Goal >>
Extract, without alteration, each line from the start of the listing to the line bearing "faces, materials, slots)".

Given material >>
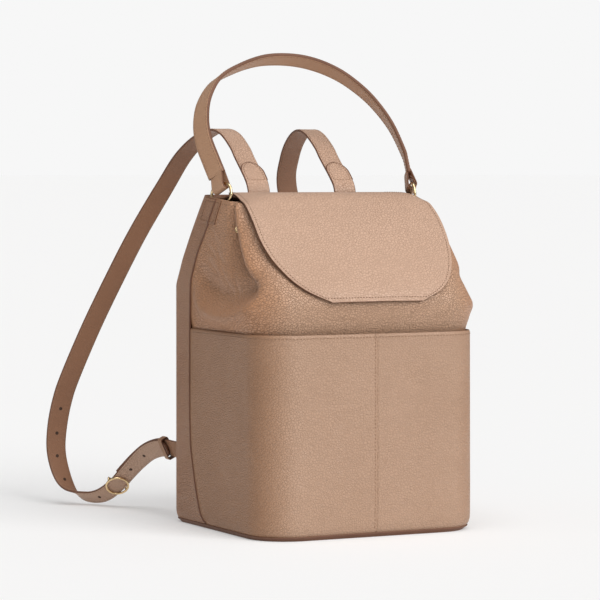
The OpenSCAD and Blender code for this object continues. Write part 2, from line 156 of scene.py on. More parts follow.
def sweep(name, path, hints, widths, thick, materials, shift=0.0, closed=False):
    # a strap: the rounded cut is carried along the path, its width near the hints
    cut = strapProfile()
    ahead, across, normal = frames(path, hints, closed)
    widths = np.broadcast_to(widths, (len(path),))
    pts = (path[:, None] + across[:, None] * (cut[None, :, :1] * widths[:, None, None])
           + normal[:, None] * (cut[None, :, 1:] * thick + shift))
    rows, cols = pts.shape[:2]
    quads = gridFaces(rows, cols, closed, True)[:, ::-1]
    slots = np.tile(np.isin(np.arange(cols), [0, 1, 8, 9, 10, 11, 18, 19]).astype(int),
                    rows if closed else rows - 1)
    if len(materials) > 2:                             # the face towards +normal
        slots[np.isin(np.arange(len(slots)) % cols, [2, 3, 4, 5, 6, 7])] = 2
    faces, slots = quads.tolist(), slots.tolist()
    if not closed:
        faces += [list(range(cols)), list(range(rows * cols - 1, (rows - 1) * cols - 1, -1))]
        slots += [1, 1]
    return addMesh(name, pts.reshape(-1, 3), faces, materials, slots)


def tube(name, path, radius, material, sides=16, closed=True):
    # round wire or cord: path + radius * (across * cos a + normal * sin a)
    hints = np.tile(np.array([[0.31, 0.17, 0.93]]), (len(path), 1))
    ahead, across, normal = frames(path, hints, closed)
    a = np.linspace(0, 2 * np.pi, sides, endpoint=False)
    pts = (path[:, None] + radius * (across[:, None] * np.cos(a)[None, :, None]
                                     + normal[:, None] * np.sin(a)[None, :, None]))
    rows, cols = pts.shape[:2]
    faces = gridFaces(rows, cols, closed, True).tolist()
    if not closed:
        faces += [list(range(cols - 1, -1, -1)), list(range((rows - 1) * cols, rows * cols))]
    return addMesh(name, pts.reshape(-1, 3), faces, [material])


def lathe(name, profile, centre, axis, material, sides=32):
    # profile of (radius, height) turned about axis: centre + radius * ring + height * axis
    axis = unit(np.asarray(axis, float))
    side = unit(np.cross(axis, [0.1, 0.2, 0.97]))
    other = np.cross(axis, side)
    a = np.linspace(0, 2 * np.pi, sides, endpoint=False)
    p = np.asarray(profile, float)
    ring = np.cos(a)[:, None] * side + np.sin(a)[:, None] * other
    pts = np.asarray(centre) + p[:, None, :1] * ring[None] + p[:, None, 1:] * axis
    faces = gridFaces(len(p), sides, False, True).tolist()
    faces += [list(range(sides - 1, -1, -1)), list(range((len(p) - 1) * sides, len(p) * sides))]
    return addMesh(name, pts.reshape(-1, 3), faces, [material])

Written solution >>
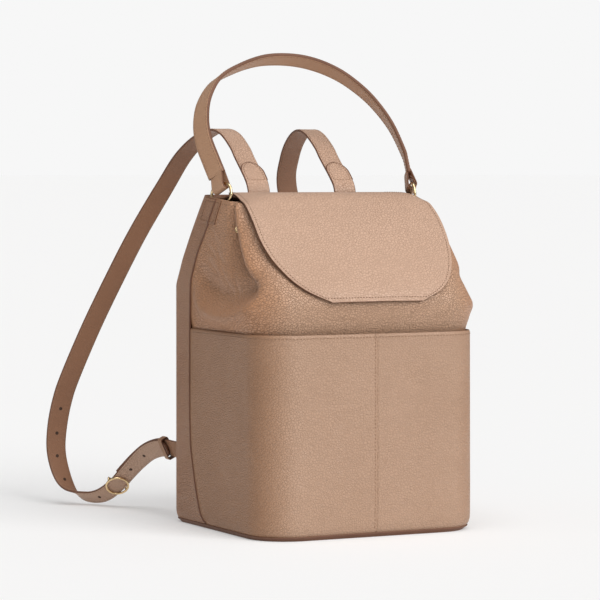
The OpenSCAD and Blender code for this object continues. Write part 2, from line 156 of scene.py on. More parts follow.
def sweep(name, path, hints, widths, thick, materials, shift=0.0, closed=False):
    # a strap: the rounded cut is carried along the path, its width near the hints
    cut = strapProfile()
    ahead, across, normal = frames(path, hints, closed)
    widths = np.broadcast_to(widths, (len(path),))
    pts = (path[:, None] + across[:, None] * (cut[None, :, :1] * widths[:, None, None])
           + normal[:, None] * (cut[None, :, 1:] * thick + shift))
    rows, cols = pts.shape[:2]
    quads = gridFaces(rows, cols, closed, True)[:, ::-1]
    slots = np.tile(np.isin(np.arange(cols), [0, 1, 8, 9, 10, 11, 18, 19]).astype(int),
                    rows if closed else rows - 1)
    if len(materials) > 2:                             # the face towards +normal
        slots[np.isin(np.arange(len(slots)) % cols, [2, 3, 4, 5, 6, 7])] = 2
    faces, slots = quads.tolist(), slots.tolist()
    if not closed:
        faces += [list(range(cols)), list(range(rows * cols - 1, (rows - 1) * cols - 1, -1))]
        slots += [1, 1]
    return addMesh(name, pts.reshape(-1, 3), faces, materials, slots)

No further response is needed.